Besides reducing pests and weeds, beetle banks and prairie strips provide habitat for native birds and mammals. Since these strips take farmland out of production and cost money to install, the United States Department of Agriculture's Conservation Reserve Program offers financial assistance for these efforts. 

Switching up the location 

While prairie strips have only been a common practice for around two decades, not all sustainability tools are so contemporary. Crop rotation — which involves planting different crops in the same area across multiple growing seasons — has been used since Roman times. For example, a three-year crop rotation could include planting soybeans the first year, tomatoes the second, corn the third and soybeans again in the fourth year. This strategy improves soil health and biodiversity, but it has another advantage: pest control.

For instance, crop rotations can combat one of the plant's most destructive pests: soybean cyst nematode. By rotating in crops that it can’t use as a host, farmers can reduce populations of this soil-dwelling roundworm by up to 55 percent, according to research from Purdue University. But it can take several years of non-host crops to lower their numbers sufficiently. 

In addition to crop rotation, Mugge also plants cover crops, which are meant to protect the soil rather than be harvested. He plants red clover after the grain rotation, which adds nutrients to the soil when  left to decompose in the field.

“I get 80 to 100 pounds of nitrogen for the following corn crop from the clover crop because it's a legume,” Mugge said. “I've done that forever, too.”

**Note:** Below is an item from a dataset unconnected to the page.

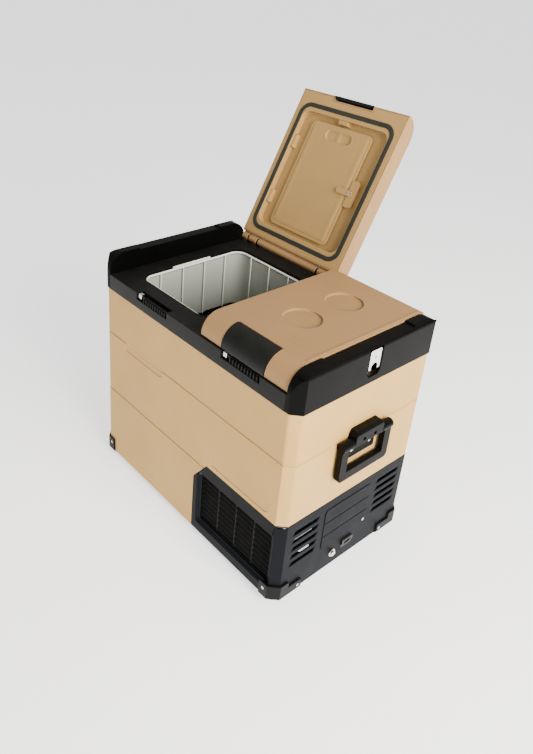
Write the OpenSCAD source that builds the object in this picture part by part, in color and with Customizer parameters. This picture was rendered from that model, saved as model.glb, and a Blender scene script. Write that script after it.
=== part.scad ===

Cover crops reduce soil erosion and water pollution, limit pests, and can even improve crop yields. But they require time and money to plant and terminate.

Despite this plethora of pest-control methods, U.S. soybean farmers increased their use of pesticides over the last two decades. Mugge’s practices leave his farm standing in stark contrast to the norm.

“I really haven't had serious insect issues,” Mugge said. “Part of that is because of the rotation and letting Mother Nature work the way it's supposed to. I'm not spraying things, so I've got lots of beneficial insects.”

Climate change on the farm

Soybean farmers are also tackling another problem: climate change. By foregoing synthetic pesticides or fertilizer, Mugge’s organic operation already has a leg up.

“On average, I use probably two-thirds of the fossil fuel energy per acre that the conventional guy does,” Mugge said. 

In a study published in the journal Communications Earth and Environment last year, for example, producing a wide range of organically farmed products used 32 percent less energy and emitted 22 percent less greenhouse gas emissions per area than conventional products. But organic products required more land on average than their conventional counterparts. 

Organic farmers have another trick up their sleeves: developing more organic matter in the soil. Made of both living and decomposing plant and animal tissue, organic matter can store carbon in the soil.

“My soil organic matter is mostly over 5 percent, whereas my neighbors’ are more like 3 percent — which doesn't sound like much,” Mugge said. “But if you figure that 2 percent of organic matter is a lot of pounds of organic matter, which is a lot of pounds of carbon, which is even more pounds of carbon dioxide which is kept out of the atmosphere, really every year… we're pretty climate-friendly.”

Besides the potential climate benefit, soil organic matter boosts the soil’s capacity to hold water and nutrients while also decreasing erosion and runoff. Plus, minimal or no tilling is used on over 74 percent of U.S. soybean acres, according to the industry group United Soybean Board. This technique essentially means not disturbing soil, and it helps reduce soil erosion and greenhouse gas emissions, improve air and water quality, and boost soil health.

Mugge uses some tilling to suppress weeds since he doesn’t apply synthetic pesticides. But he strives to minimize this practice. 

Global soy production has doubled since 2000. And though a very small percentage of soybean acres are organic in the U.S., Mugge has noticed increased growth of organic soy farming in his area.

“I was the only one in my county for a long time, and that was kind of lonely,” Mugge said. “Now there's probably a dozen of us in my county, and it continues to grow. There's a big demand for organic stuff that is not really being met at the moment, so people are kind of finally figuring out what Europeans have figured out for a long time — that we really are what we eat.”